Saudi Arabia has the world's largest oil reserves and in 2009 earned about $300 billion in fossil fuel exports. Any agreement to address climate change is bound to affect this earning.

 

This demand was confirmed by UN officials at the pre-CoP (scheduled to be held in Cancun, Mexico in December 2010) climate talks in Bonn recently. This is similar to demands made by the world's poorest countries for money to adapt to climate change.

 

OPEC countries claim that they will have to adapt their economies to a world which uses less oil and say they could lose as much as $19 billion a year if countries are forced to cut fossil fuel use. Their argument is that they have only oil and sand as resources and it would be any climate agreement would be detrimental to them.
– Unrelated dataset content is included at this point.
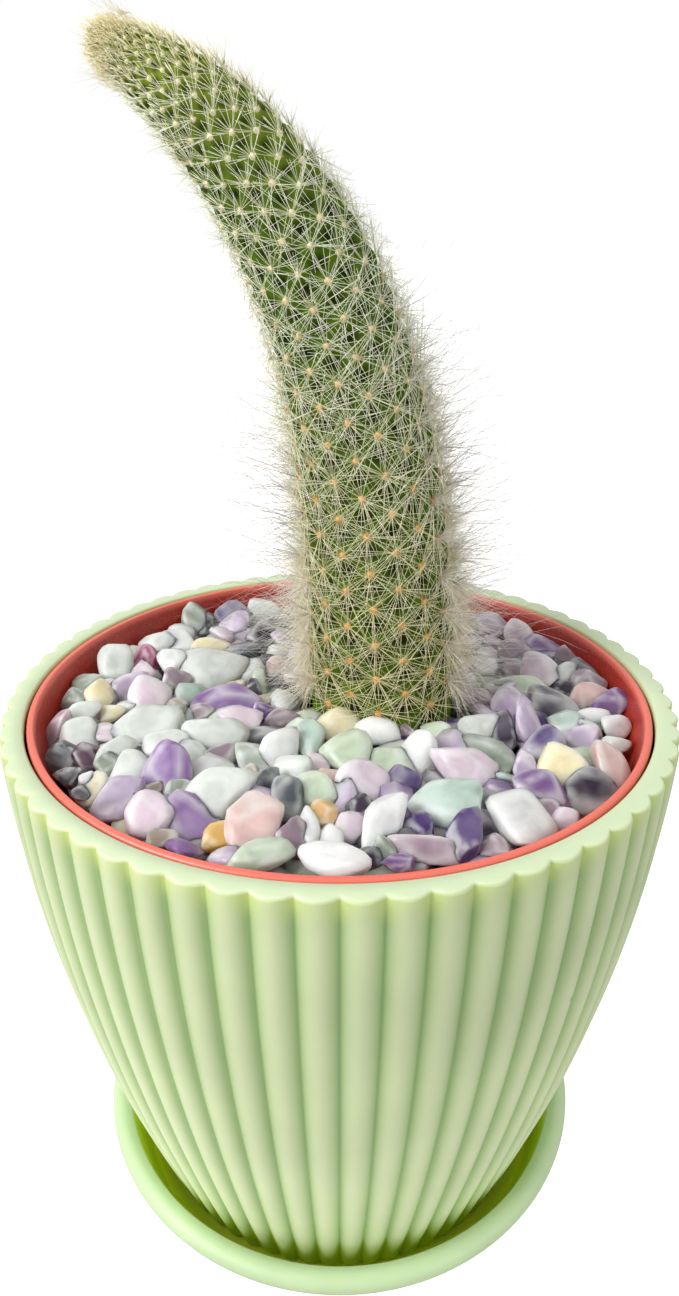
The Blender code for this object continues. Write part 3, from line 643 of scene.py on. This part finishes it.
# The buried end: how deep each of its three rings lies, and its share of the foot's radius
ROOT_RINGS = ((STEM_ROOT, 0.70), (STEM_ROOT - 3.0 * MM, 0.90), (3.0 * MM, 0.94))


def stem_radius(share):
    """Radius over the tubercles' tips at a share of the length: a flared foot and a round tip.

    The spines cover the skin, by 0.7 mm low down and by 2.1 mm near the tip.
    """
    flare = 1.0 + FOOT_FLARE * (1.0 - share) ** 4
    cover = SPINE_COVER[0] + SPINE_COVER[1] * min(max((share - 0.3) / 0.45, 0.0), 1.0)
    return STEM_RADIUS * (flare - cover) * max(1.0 - share ** 3.65, 0.0) ** 0.57


def stem_direction(heading, rib):
    """Direction out of the stem at a rib, square to its heading. Rib 0 is near the front."""
    front = Vector((0.0, -1.0, 0.0))
    side = heading.cross(front)
    angle = math.tau * rib / STEM_RIBS
    return front * math.cos(angle) + side * math.sin(angle)


# Walk up the stem once and keep its middle, heading, share of the length and areole row
stem_walk = []
middle = STEM_FOOT.copy()
row = 0.0
for pace in range(round(STEM_LENGTH / WALK)):
    share = pace * WALK / STEM_LENGTH
    bend = STEM_LEAN + STEM_BEND * share ** 2.25
    heading = Vector((-math.sin(bend), 0.0, math.cos(bend)))
    stem_walk.append((middle.copy(), heading, share, row))
    middle += heading * WALK
    row += 2.0 * WALK / max(AREOLE_STEP * (1.0 - 0.9 * share ** 3.5), AREOLE_LEAST_STEP)
stem_tip = middle
last_row = row


def at_row(number):
    """The stem's middle, heading and share of its length at a row of areoles."""
    low, high = 0, len(stem_walk) - 1
    while high - low > 1:
        half = (low + high) // 2
        if stem_walk[half][3] > number:
            high = half
        else:
            low = half
    return stem_walk[low][:3]


def twist(share):
    """How far the ribs are turned about the stem at a share of its length, in ribs."""
    return (STEM_TWIST[0] + STEM_TWIST[1] * share) * STEM_RIBS / math.tau


around = STEM_RIBS * POINTS_A_RIB
rows = int(last_row * ROWS_A_HALF_STEP)
stem = bmesh.new()
dips = stem.verts.layers.float.new("dip")
bmesh.ops.create_grid(stem, x_segments=around, y_segments=rows + len(ROOT_RINGS), size=0.5)
for point in stem.verts:
    rib = (point.co.x + 0.5) * STEM_RIBS
    line = round((point.co.y + 0.5) * (rows + len(ROOT_RINGS)))
    if line < len(ROOT_RINGS):
        depth, width = ROOT_RINGS[line]
        heading = Vector((0.0, 0.0, 1.0))
        radius = stem_radius(0.0) * width
        point.co = STEM_FOOT - heading * depth + stem_direction(heading, rib) * radius
        continue
    number = (line - len(ROOT_RINGS)) / ROWS_A_HALF_STEP
    middle, heading, share = at_row(number)
    peak = -math.cos(math.pi * rib) * math.cos(math.pi * number)
    dip = 1.0 - (0.5 + 0.5 * peak) ** 0.75
    point[dips] = dip
    radius = stem_radius(share)
    radius -= TUBERCLE * dip * min(radius / STEM_RADIUS, 1.0)
    point.co = middle + stem_direction(heading, rib + twist(share)) * radius
bmesh.ops.remove_doubles(stem, verts=stem.verts, dist=0.00002)
ends = [edge for edge in stem.edges if edge.is_boundary]
bmesh.ops.holes_fill(stem, edges=ends)
bmesh.ops.recalc_face_normals(stem, faces=stem.faces)
# The skin is mottled in spots of about 3 mm, painted dark between the tubercles as painted shade,
# and paler at the tip
skin, tree, shader, place = new_finish("waxy green cactus skin", {
    "Roughness": 0.55, "Specular IOR Level": 0.05})
dip = add_node(tree, "ShaderNodeAttribute", attribute_name="dip")
young = rise(tree, place, 176.0, 196.0)
mottle = add_node(tree, "ShaderNodeTexNoise", {"Vector": place, "Scale": 350.0, "Detail": 4.0})
ridge = add_node(tree, "ShaderNodeMix", {"Factor": mottle.outputs["Fac"], 6: srgb("#48680a"),
                 7: srgb("#718f26")}, data_type="RGBA")
ridge = add_node(tree, "ShaderNodeMix", {"Factor": young, 6: ridge.outputs[2],
                 7: srgb("#8f9c3a")}, data_type="RGBA")
painted_valley_shade = add_node(tree, "ShaderNodeMix", {"Factor": mottle.outputs["Fac"], 6: srgb("#121a02"),
                  7: srgb("#293a05")}, data_type="RGBA")
painted_valley_shade = add_node(tree, "ShaderNodeMix", {"Factor": young, 6: painted_valley_shade.outputs[2],
                  7: srgb("#45550f")}, data_type="RGBA")
painted_shade_between_tubercles = add_node(tree, "ShaderNodeMapRange", {"Value": dip.outputs["Fac"], "From Min": 0.05,
                "From Max": 0.85})
color = add_node(tree, "ShaderNodeMix", {"Factor": painted_shade_between_tubercles.outputs["Result"], 6: ridge.outputs[2],
                 7: painted_valley_shade.outputs[2]}, data_type="RGBA")
tree.links.new(color.outputs[2], shader.inputs["Base Color"])
bump = add_node(tree, "ShaderNodeBump", {"Height": mottle.outputs["Fac"], "Strength": 0.3,
                "Distance": 0.2 * MM})
tree.links.new(bump.outputs["Normal"], shader.inputs["Normal"])
finished("cactus_stem", stem, skin, "cactus", "cactus")

# Each areole is a cushion of short tan wool, paler towards the tip, and 31 or so white spines
# spread from it like a star. The spines are stiff, dry and fine, and sweep forward near the tip.
SPINES_A_STAR = 31
SPINE_LENGTH = 7.3 * MM
SPINE_WIDTH = 0.113 * MM
SPINE_POINT = 0.4
STAR_SHAPES = 6
STAR_CLASSES = 8
SWEPT_FROM = 0.45
SWEEP = 2.2
WOOL_RADIUS = 0.73 * MM
WOOL_HAIRS = 10
WOOL_HAIR_RADIUS = 0.08 * MM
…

Saudi Arabia first raised the idea of compensation for lost oil revenues at climate talks in Bangkok in 2009 last year, in the run-up to the Copenhagen climate summit.

 

The principle of compensation for countries economically or socially affected by climate change has been established under the UNFCCC. The Alliance of Island  States is against any idea of compensating oil producing countries as they say it goes against the spirit of the climate talks, which is to help the poor adapt to something they did not cause.

 

Saudi Arabia's plan to claim money is also questioned following a major study by the International Energy Agency last year which found that oil-producing countries would not lose money for many years.

 

Developed countries looking for increasing emissions through forest management

 

Civil Society Organisations have raised their voice against proposals by rich countries to increase logging rates saying that it violates their commitments under international climate change agreements to preserve forests that absorb carbon from the atmosphere.

 

These proposals by developed countries which create an accounting gap would allow developed countries to increase emissions from forest management for several years and only measure reductions against this elevated future level. Countries are setting this ‘reference level’ by forecasting increased logging to produce paper, timber and energy. European countries in particular are keen to avoid accounting for increased emissions so they can claim that tree-based bioenergy production is ‘carbon neutral’.

 

The concerns were raised by the Ecosystems Climate Alliance (ECA) and other organizations at the UN climate change talks held in June that forced the issue to prominence.

 

ECA is calling for rules under negotiation on Land Use, Land-Use Change and Forestry (LULUCF) under the Kyoto Protocol to apply to real emissions reductions so that forests make a genuine contribution to tackling dangerous climate change. ECA is urging parties to reject accounting procedures that excuse putting more pressure on forests rather than conserving them, and undermine overall ambitions of the climate change agreement.